Clean Rooms aren’t always essential for the purposes for which they’re used. For example, they don’t fundamentally change whether there is consent for targeting campaigns. For data operations such as audience appends, sometimes the required level of privacy can be achieved with robust hashing methodologies.

Our partners at Acxiom, like Affinity Solutions, have committed themselves to a zero-PII strategy in the UK. That means they don’t necessarily use clean rooms to push their audiences to platforms because they don’t need to. But they do use clean rooms for more sensitive operations in their work, both with data partners and clients.

In addition, not all clean room technologies are alike. Some, like Infosum, provide a simple interface for performing certain functions repeatably. Others, like our partner Snowflake, require more technical expertise but enable more complex use cases such as the development of custom models.

Insisting on clean rooms is a valid choice for platforms and equally a valid choice for an audience provider to decide it’s not worth it to play in this environment.

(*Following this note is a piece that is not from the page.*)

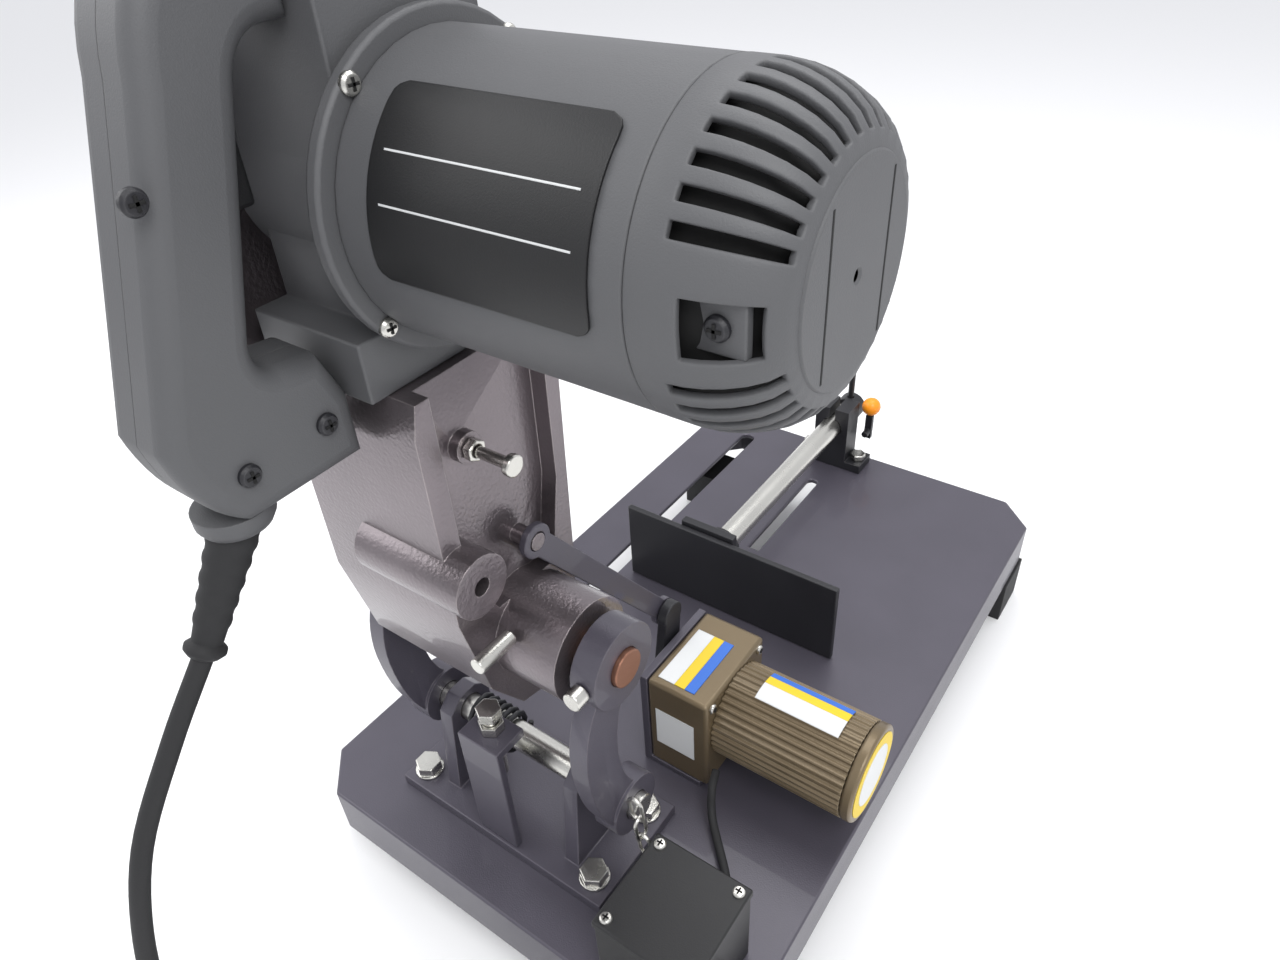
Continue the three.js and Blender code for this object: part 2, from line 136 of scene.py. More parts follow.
def make_floor():
    mesh = bpy.data.meshes.new("floor")
    places = [(x * FLOOR_REACH, y * FLOOR_REACH, 0) for x, y in ((-1, -1), (1, -1), (1, 1), (-1, 1))]
    mesh.from_pydata(places, [], [(0, 1, 2, 3)])
    floor = bpy.data.objects.new("floor", mesh)
    bpy.context.scene.collection.objects.link(floor)
    material = bpy.data.materials.new("floor")
    material.use_nodes = True
    shader = material.node_tree.nodes["Principled BSDF"]
    shader.inputs["Base Color"].default_value = FLOOR_COLOUR
    shader.inputs["Roughness"].default_value = FLOOR_ROUGHNESS
    mesh.materials.append(material)


def make_stage():
    bpy.context.scene.view_settings.view_transform = "Standard"
    make_sky()
    area_light("key", (0.9, -0.7, 1.6), (0, 0, 0.3), 0.8, 16)
    area_light("fill", (-1.2, -0.6, 1.2), (0, 0, 0.3), 1.2, 10)
    area_light("top", (0.0, 0.6, 1.9), (0, 0, 0.2), 1.2, 14)
    make_floor()


# ---------------------------------------------------------------- materials
MIX_SHARE, MIX_FIRST, MIX_SECOND, MIX_RESULT = 0, 6, 7, 2
BROAD_SCALE = 22
BROAD_DETAIL = 6
GRAIN_DETAIL = 3
GRAIN_HEIGHT = 0.0004
ROUNDED_EDGE = 0.0009
WORN_FROM, WORN_FULLY = 0.99, 0.90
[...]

Where I see the true value of clean rooms is not in enabling simple data operations to move derivative products around the ad tech ecosystem. An audience – at least, in the context of targeting – is a derivative product, not original source data. Audiences are “lists of people we think will be most interested in this, not known facts about people.

Therefore, the value of clean rooms is in making granular source data – facts – available to partners and clients so that they can build their own derivative products (such as audiences or measurement reports) as often as they like, directly from the source data. All the while maintaining the security and anonymity of that source data.

A clean room isn’t simply a tax. It’s the only tool that can guarantee the anonymity of granular source data. By doing so, it unlocks the full potential of that data for brands, agencies, and publishers.